Col. Ahmed Mohammed Ali, a spokesman for Egypt's armed forces said, “the armed forces managed to stop two cars, a Toyota Doble Cabina and a Daewoo Lanos with no plates, in an area between Rafah church and a military unit under construction.”
The military spokesman added that one of the vehicles carrying “masked elements” was able to escape. He said weapons seized in the other vehicle included sacks of TNT, two automatic weapon, 50 rounds, five electric detonators and an RPG launcher.
Earlier, Egypt’s official MEAN news agency reported that “army units foiled an attack against the Rafah church at 1:00 am (2300 GMT Sunday) and seized a car packed with explosives and weapons near the church.”
Egypt's Coptic minority celebrates Monday its first Christmas under Islamist rule and amid a climate of fear and uncertainty for their future, although President Mohamed Mursi has pledged to be the “president of all Egyptians.”
In September, residents and officials reported that several Coptic families from Rafah had fled from the Sinai peninsula town that borders the Gaza Strip after receiving death threats from Islamists.
Egyptian security sources suggested, meanwhile, that the planned attack could have been aimed at a military camp under construction near the church which has been targeted in the past by Islamist militants.
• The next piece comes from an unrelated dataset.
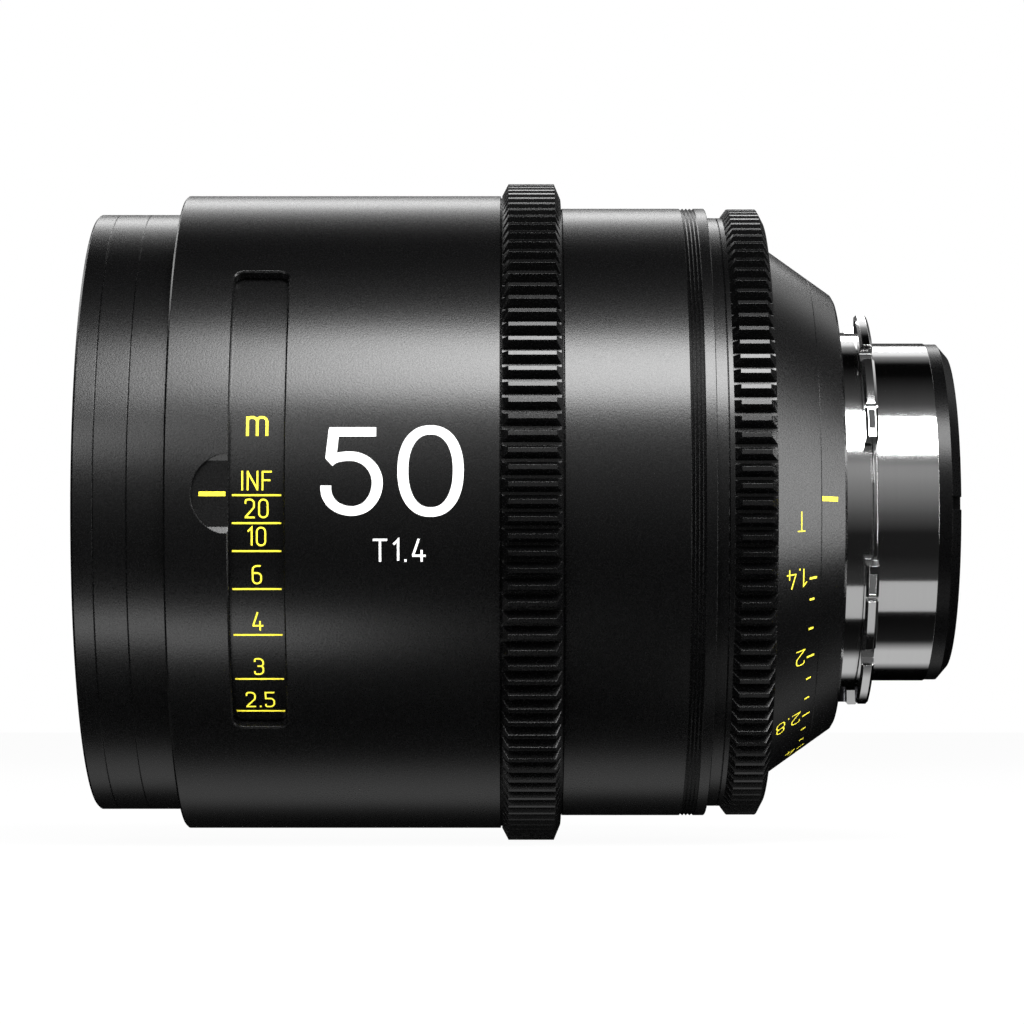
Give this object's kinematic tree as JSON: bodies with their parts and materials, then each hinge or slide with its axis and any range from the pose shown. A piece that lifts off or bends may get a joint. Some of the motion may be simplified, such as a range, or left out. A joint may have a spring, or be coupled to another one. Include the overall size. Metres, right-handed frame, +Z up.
{
  "type": "cinema prime lens",
  "caption": "Cinema prime lens with a toothed focus ring and iris ring, a focus scale window and a four-tab bayonet mount.",
  "frame": {"origin": "centre of the mount's flange face, on the optical axis", "axes": "+X along the optical axis towards the camera body, +Z up, index marks on the -Y side"},
  "size_m": [0.1347, 0.1048, 0.1048],
  "materials": {
    "black_anodised": "satin black anodised",
    "inner_black": "matt black anodised",
    "mount_steel": "bright turned steel",
    "coated_glass": "coated optical glass",
    "dark_screws": "blackened steel",
    "follower_brass": "turned brass",
    "blade_steel": "blackened spring steel"
  },
  "bodies": {
    "housing": {"filter_ring": "black_anodised", "front_bezel": "black_anodised", "front_barrel": "black_anodised", "front_screws": "dark_screws", "outer_sleeve": "black_anodised", "main_barrel": "inner_black", "front_cell": "inner_black", "front_element": "coated_glass", "second_element": "coated_glass", "front_spacer": "inner_black", "front_retainer": "inner_black", "mid_barrel": "black_anodised", "collar_ring": "black_anodised", "middle_cell": "inner_black", "middle_element": "coated_glass", "middle_retainer": "inner_black", "middle_cell_screws": "dark_screws", "iris_housing": "inner_black", "rear_cell": "inner_black", "rear_cell_screws": "dark_screws", "rear_doublet_front": "coated_glass", "rear_doublet_back": "coated_glass", "rear_element": "coated_glass", "last_element": "coated_glass", "rear_retainer": "inner_black", "rear_spacer": "inner_black", "last_spacer": "inner_black", "mount_neck": "mount_steel", "neck_screws": "dark_screws", "rear_cover": "black_anodised", "mount_shim": "mount_steel", "mount_flange": "mount_steel", "mount_lock_screw": "dark_screws", "rear_ring": "black_anodised"},
    "focus_ring": {"focus_scale_drum": "black_anodised", "focus_gear_ring": "black_anodised", "focus_ring_screws": "dark_screws"},
    "focus_group": {"focus_cell": "inner_black", "focus_element_front": "coated_glass", "focus_element_rear": "coated_glass", "focus_retainer": "inner_black", "focus_follower": "follower_brass"},
    "iris_ring": {"iris_drive_sleeve": "inner_black", "iris_gear_ring": "black_anodised", "iris_scale_ring": "black_anodised", "iris_ring_screws": "dark_screws"},
    "iris_key": {"iris_key": "follower_brass"},
    "iris_actuator": {"iris_actuator": "inner_black"},
    "iris_blade_01": {"iris_blade_01": "blade_steel"},
    "iris_blade_02": {"iris_blade_02": "blade_steel"},
    "iris_blade_03": {"iris_blade_03": "blade_steel"},
    "iris_blade_04": {"iris_blade_04": "blade_steel"},
    "iris_blade_05": {"iris_blade_05": "blade_steel"},
    "iris_blade_06": {"iris_blade_06": "blade_steel"},
    "iris_blade_07": {"iris_blade_07": "blade_steel"},
    "iris_blade_08": {"iris_blade_08": "blade_steel"},
    "iris_blade_09": {"iris_blade_09": "blade_steel"},
    "iris_blade_10": {"iris_blade_10": "blade_steel"},
    "iris_blade_11": {"iris_blade_11": "blade_steel"}
  },
  "joints": [
    {"name": "focus_ring_turn", "type": "hinge", "parent": "housing", "child": "focus_ring", "pos_m": [0, 0, 0], "axis": [-1, 0, 0], "range_deg": [0, 254]},
    {"name": "focus_group_slide", "type": "slide", "parent": "housing", "child": "focus_group", "axis": [-1, 0, 0], "range_m": [0, 0.0065]},
    {"name": "iris_ring_turn", "type": "hinge", "parent": "housing", "child": "iris_ring", "pos_m": [0, 0, 0], "axis": [-1, 0, 0], "range_deg": [0, 176.8]},
    {"name": "iris_key_slide", "type": "slide", "parent": "housing", "child": "iris_key", "axis": [1, 0, 0], "range_m": [0, 0.01]},
    {"name": "iris_actuator_turn", "type": "hinge", "parent": "housing", "child": "iris_actuator", "pos_m": [0, 0, 0], "axis": [-1, 0, 0], "range_deg": [0, 26]},
    {"name": "iris_blade_01_turn", "type": "hinge", "parent": "housing", "child": "iris_blade_01", "pos_m": [-0.045, 0.0266, 0], "axis": [1, 0, 0], "range_deg": [0, 34.8]},
    {"name": "iris_blade_02_turn", "type": "hinge", "parent": "housing", "child": "iris_blade_02", "pos_m": [-0.045, 0.02238, 0.01438], "axis": [1, 0, 0], "range_deg": [0, 34.8]},
    {"name": "iris_blade_03_turn", "type": "hinge", "parent": "housing", "child": "iris_blade_03", "pos_m": [-0.045, 0.01105, 0.0242], "axis": [1, 0, 0], "range_deg": [0, 34.8]},
    {"name": "iris_blade_04_turn", "type": "hinge", "parent": "housing", "child": "iris_blade_04", "pos_m": [-0.045, -0.00379, 0.02633], "axis": [1, 0, 0], "range_deg": [0, 34.8]},
    {"name": "iris_blade_05_turn", "type": "hinge", "parent": "housing", "child": "iris_blade_05", "pos_m": [-0.045, -0.01742, 0.0201], "axis": [1, 0, 0], "range_deg": [0, 34.8]},
    {"name": "iris_blade_06_turn", "type": "hinge", "parent": "housing", "child": "iris_blade_06", "pos_m": [-0.045, -0.02552, 0.00749], "axis": [1, 0, 0], "range_deg": [0, 34.8]},
    {"name": "iris_blade_07_turn", "type": "hinge", "parent": "housing", "child": "iris_blade_07", "pos_m": [-0.045, -0.02552, -0.00749], "axis": [1, 0, 0], "range_deg": [0, 34.8]},
    {"name": "iris_blade_08_turn", "type": "hinge", "parent": "housing", "child": "iris_blade_08", "pos_m": [-0.045, -0.01742, -0.0201], "axis": [1, 0, 0], "range_deg": [0, 34.8]},
    {"name": "iris_blade_09_turn", "type": "hinge", "parent": "housing", "child": "iris_blade_09", "pos_m": [-0.045, -0.00379, -0.02633], "axis": [1, 0, 0], "range_deg": [0, 34.8]},
    {"name": "iris_blade_10_turn", "type": "hinge", "parent": "housing", "child": "iris_blade_10", "pos_m": [-0.045, 0.01105, -0.0242], "axis": [1, 0, 0], "range_deg": [0, 34.8]},
    {"name": "iris_blade_11_turn", "type": "hinge", "parent": "housing", "child": "iris_blade_11", "pos_m": [-0.045, 0.02238, -0.01438], "axis": [1, 0, 0], "range_deg": [0, 34.8]}
  ],
  "couplings": [
    {"joint": "focus_group_slide", "follows": "focus_ring_turn", "m_per_rad": 0.0014662},
    {"joint": "iris_key_slide", "follows": "iris_ring_turn", "m_per_rad": 0.0032407},
    {"joint": "iris_actuator_turn", "follows": "iris_ring_turn", "ratio": 0.14706},
    {"joint": "iris_blade_01_turn", "follows": "iris_ring_turn", "ratio": 0.19683},
    {"joint": "iris_blade_02_turn", "follows": "iris_ring_turn", "ratio": 0.19683},
    {"joint": "iris_blade_03_turn", "follows": "iris_ring_turn", "ratio": 0.19683},
    {"joint": "iris_blade_04_turn", "follows": "iris_ring_turn", "ratio": 0.19683},
    {"joint": "iris_blade_05_turn", "follows": "iris_ring_turn", "ratio": 0.19683},
    {"joint": "iris_blade_06_turn", "follows": "iris_ring_turn", "ratio": 0.19683},
    {"joint": "iris_blade_07_turn", "follows": "iris_ring_turn", "ratio": 0.19683},
    {"joint": "iris_blade_08_turn", "follows": "iris_ring_turn", "ratio": 0.19683},
    {"joint": "iris_blade_09_turn", "follows": "iris_ring_turn", "ratio": 0.19683},
    {"joint": "iris_blade_10_turn", "follows": "iris_ring_turn", "ratio": 0.19683},
    {"joint": "iris_blade_11_turn", "follows": "iris_ring_turn", "ratio": 0.19683}
  ]
}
They said the church has been lying abandoned for the past two years after it was torched in the aftermath of the countrywide uprising that toppled the regime of former president Hosni Mubarak in February 2011.
It was not immediately clear who was behind the planned attack but one security source said the perpetrators were “probably radical Islamists whom security forces have been tracking for months.”
Mursi, who hails from the powerful Muslim Brotherhood, visited the Sinai peninsula in October to meet with and reassure Coptic families, telling them that “your security is our security”.
Egypt's Copts, who make up six to 10 percent of the country's population of 83 million, have regularly complained of discrimination and marginalisation and have also been the target of numerous sectarian attacks.
One of the worst incidents of violence occurred on January 1, 2011 when 23 people were killed in an attack on a Coptic church in the Mediterranean city of Alexandria.
Sinai, a scarcely populated peninsula home to lucrative tourist resorts in the south and shadowy Islamist militants in the north, is a major transit point for arms smuggling to Gaza which is ruled by the Islamist Hamas group.
Security in the desert and mountainous region collapsed after the uprising that toppled Mubarak.
Since his downfall, several militant attacks have targeted police and soldiers, including a brazen August 5 ambush on an army outpost that killed 16 soldiers.
The military launched a wide-ranging campaign after that attack to flush out militants, but drive-by shootings have continued.
And on Friday security officials announced the seizure in Sinai of U.S.-made anti-tank and surface-to-air missiles destined for Gaza, where militants have said they would acquire more weapons to use against Israel.